## AIM
Write out the whole listing again, exactly.

[Begin DATASET SECTION]

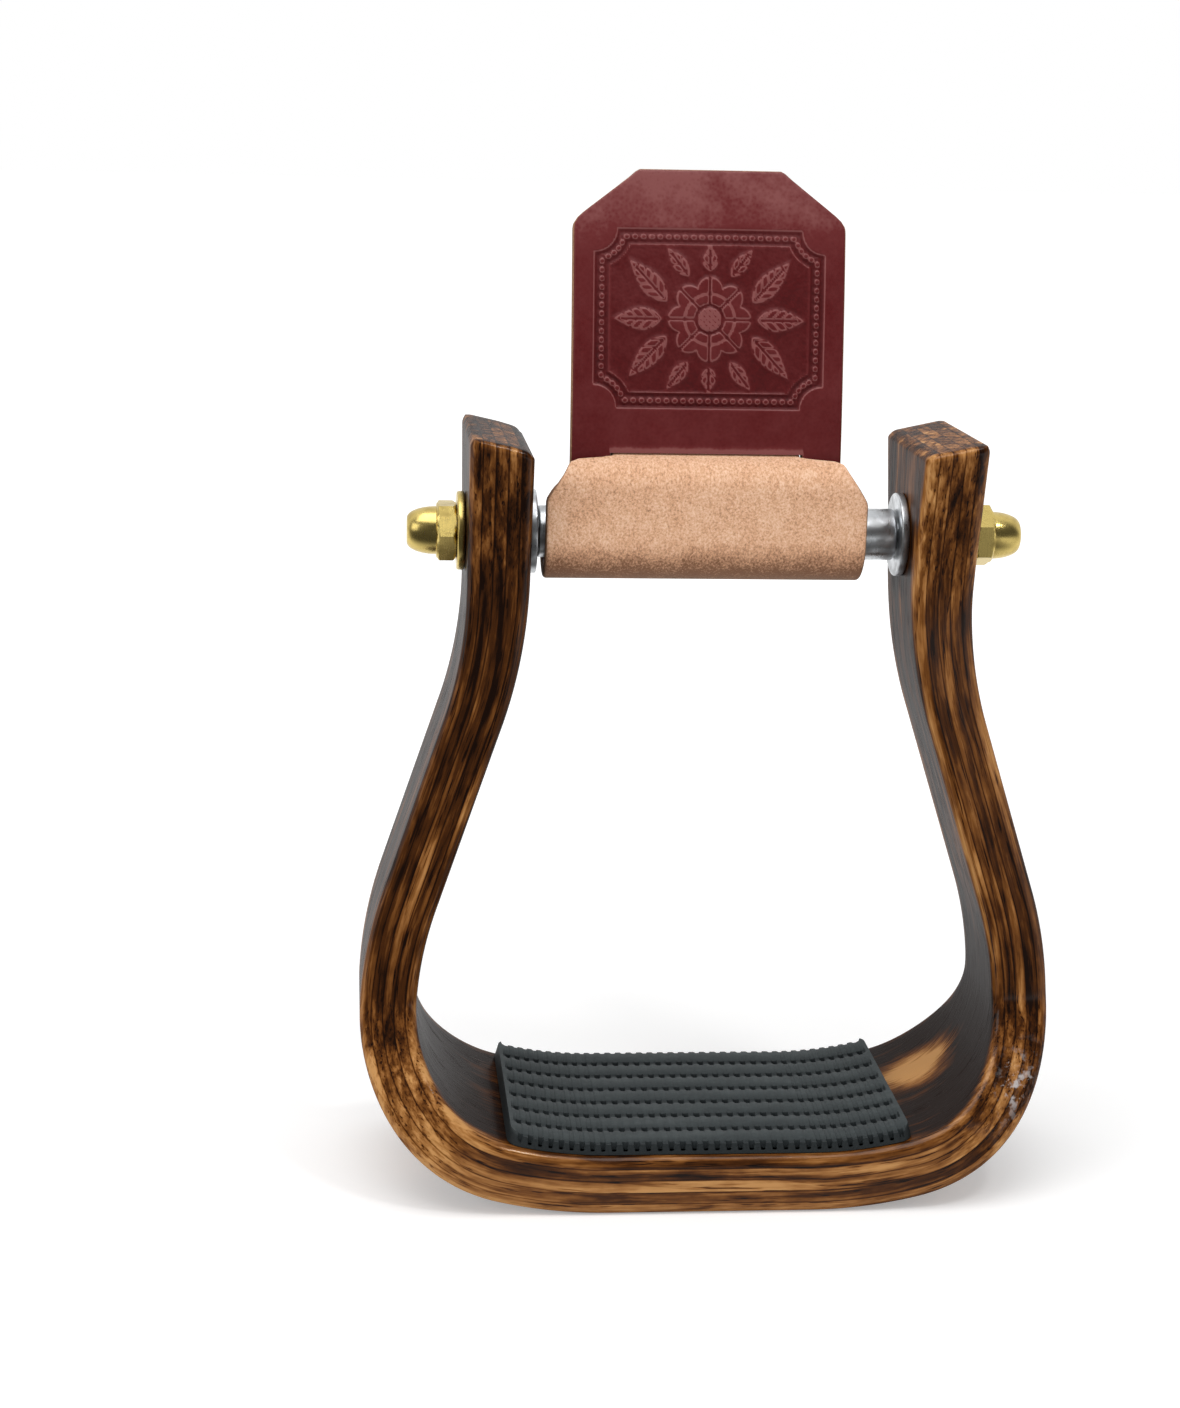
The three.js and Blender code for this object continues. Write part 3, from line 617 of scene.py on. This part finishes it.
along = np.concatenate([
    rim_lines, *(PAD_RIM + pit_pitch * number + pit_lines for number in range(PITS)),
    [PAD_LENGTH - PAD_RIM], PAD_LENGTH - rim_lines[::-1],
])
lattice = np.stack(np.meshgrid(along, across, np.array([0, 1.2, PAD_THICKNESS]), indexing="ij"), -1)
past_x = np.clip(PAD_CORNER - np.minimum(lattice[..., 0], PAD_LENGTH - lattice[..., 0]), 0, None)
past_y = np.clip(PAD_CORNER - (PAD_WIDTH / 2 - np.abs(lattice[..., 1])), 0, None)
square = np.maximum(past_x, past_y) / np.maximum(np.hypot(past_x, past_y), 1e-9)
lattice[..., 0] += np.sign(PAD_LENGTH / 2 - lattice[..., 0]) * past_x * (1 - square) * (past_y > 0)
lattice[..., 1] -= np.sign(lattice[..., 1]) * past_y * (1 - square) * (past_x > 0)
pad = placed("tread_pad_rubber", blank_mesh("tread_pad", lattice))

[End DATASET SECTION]

## EXPECTED OUTPUT
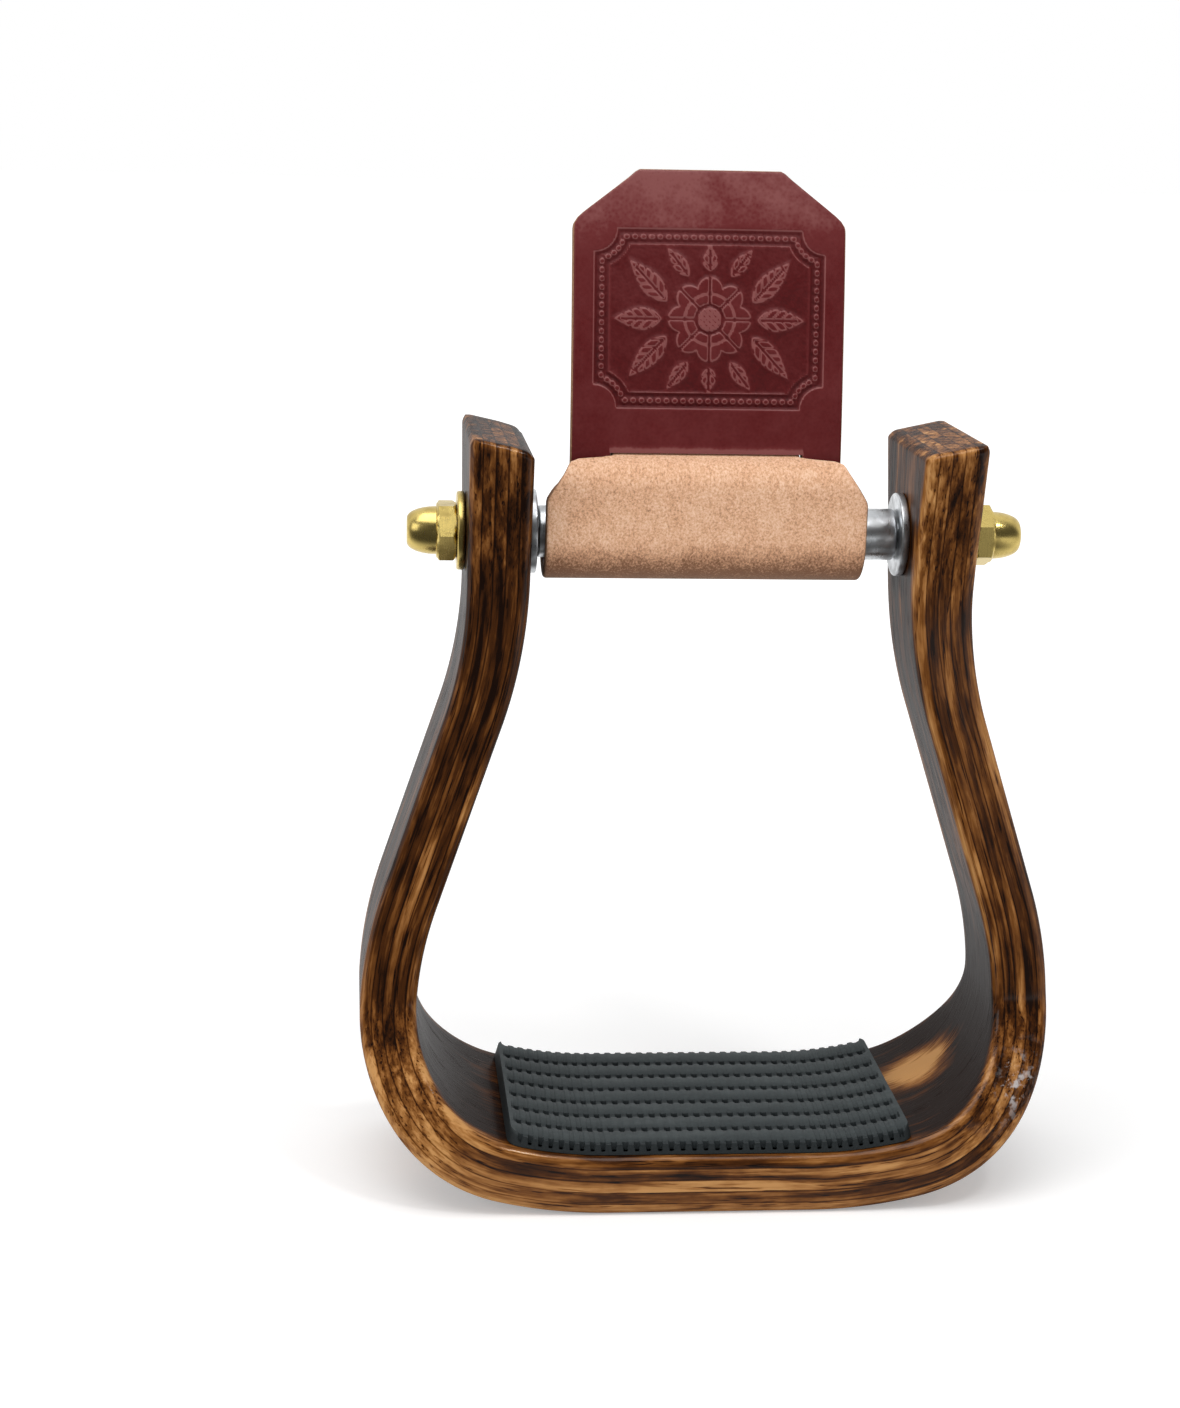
The three.js and Blender code for this object continues. Write part 3, from line 617 of scene.py on. This part finishes it.
along = np.concatenate([
    rim_lines, *(PAD_RIM + pit_pitch * number + pit_lines for number in range(PITS)),
    [PAD_LENGTH - PAD_RIM], PAD_LENGTH - rim_lines[::-1],
])
lattice = np.stack(np.meshgrid(along, across, np.array([0, 1.2, PAD_THICKNESS]), indexing="ij"), -1)
past_x = np.clip(PAD_CORNER - np.minimum(lattice[..., 0], PAD_LENGTH - lattice[..., 0]), 0, None)
past_y = np.clip(PAD_CORNER - (PAD_WIDTH / 2 - np.abs(lattice[..., 1])), 0, None)
square = np.maximum(past_x, past_y) / np.maximum(np.hypot(past_x, past_y), 1e-9)
lattice[..., 0] += np.sign(PAD_LENGTH / 2 - lattice[..., 0]) * past_x * (1 - square) * (past_y > 0)
lattice[..., 1] -= np.sign(lattice[..., 1]) * past_y * (1 - square) * (past_x > 0)
pad = placed("tread_pad_rubber", blank_mesh("tread_pad", lattice))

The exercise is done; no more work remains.